I wanted to be nice and I don't know if I did something wrong

The headline makes it sound like I did something totally inappropriate, but I don't understand what happened.

I gave a compliment (or some kind of compliment?) and I feel like I said something wrong.
I'm doing a conversation course online. The teacher is very nice and the group has been meeting with her for over a year. We also exchange a few private words from time to time, nothing profound, for example that her children go to a public school and are sports enthusiasts, or that I like to prepare oven dishes. When I told her that, she said that she likes to do that too and that she prefers savoury snacks and not so much cake. She said: ‘I like simple things. Why make it complicated when you can make it simple’. I was happy that she said that because I think the same way. So I said: ‘I like you, you're just like me.’ After I said that, everyone was suddenly quiet, including her, and then she suddenly started talking about a different topic and when we said goodbye, she suddenly started using my full name again and no longer my nickname, which she usually (!) uses. She never uses my full name. What did I do wrong? I was just happy that we had something in common and told her that I liked her, so I wanted to say that I thought she was nice. She also knows that English is not my first language and that I have autism. Because she lives in another country, I'm not going to suddenly turn up at her door and visit her because I think she's nice. I would never do that, even if she lived next door. Do I have to apologise now? But what can I say? These are exactly the events that get me down. That's why I don't like being around people and why I mainly socialise via Zoom or Skype or other video conferencing platforms. 
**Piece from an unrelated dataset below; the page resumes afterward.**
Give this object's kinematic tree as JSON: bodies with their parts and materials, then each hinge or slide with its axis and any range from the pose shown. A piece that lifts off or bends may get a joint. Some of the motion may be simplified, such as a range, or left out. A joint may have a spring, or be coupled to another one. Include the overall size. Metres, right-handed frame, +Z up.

These are exactly the events that get me down. I express my feelings, I want to be nice, and it comes across as totally inadequate. That's why I don't like being around people and why I mainly socialise via Zoom or Skype or other video conferencing platforms. Then nobody - including me - has to be afraid that I or someone else will become pushy or want to meet up more often. 

So, did I do something wrong? Any idea?

Thanks, Gabby

  • I tend to agree due to similar experiences I’ve had. You’ve already mentioned tone and context and I wonder if the phrase also triggers a memory for them of a different situation. I’m sure most women (and men?) have had someone actually being creepy to them in the past and so when someone else innocently uses the same phrase they’re taken back to that creepy situation and, as you’ve said, shut it down as they’re in a position of authority. 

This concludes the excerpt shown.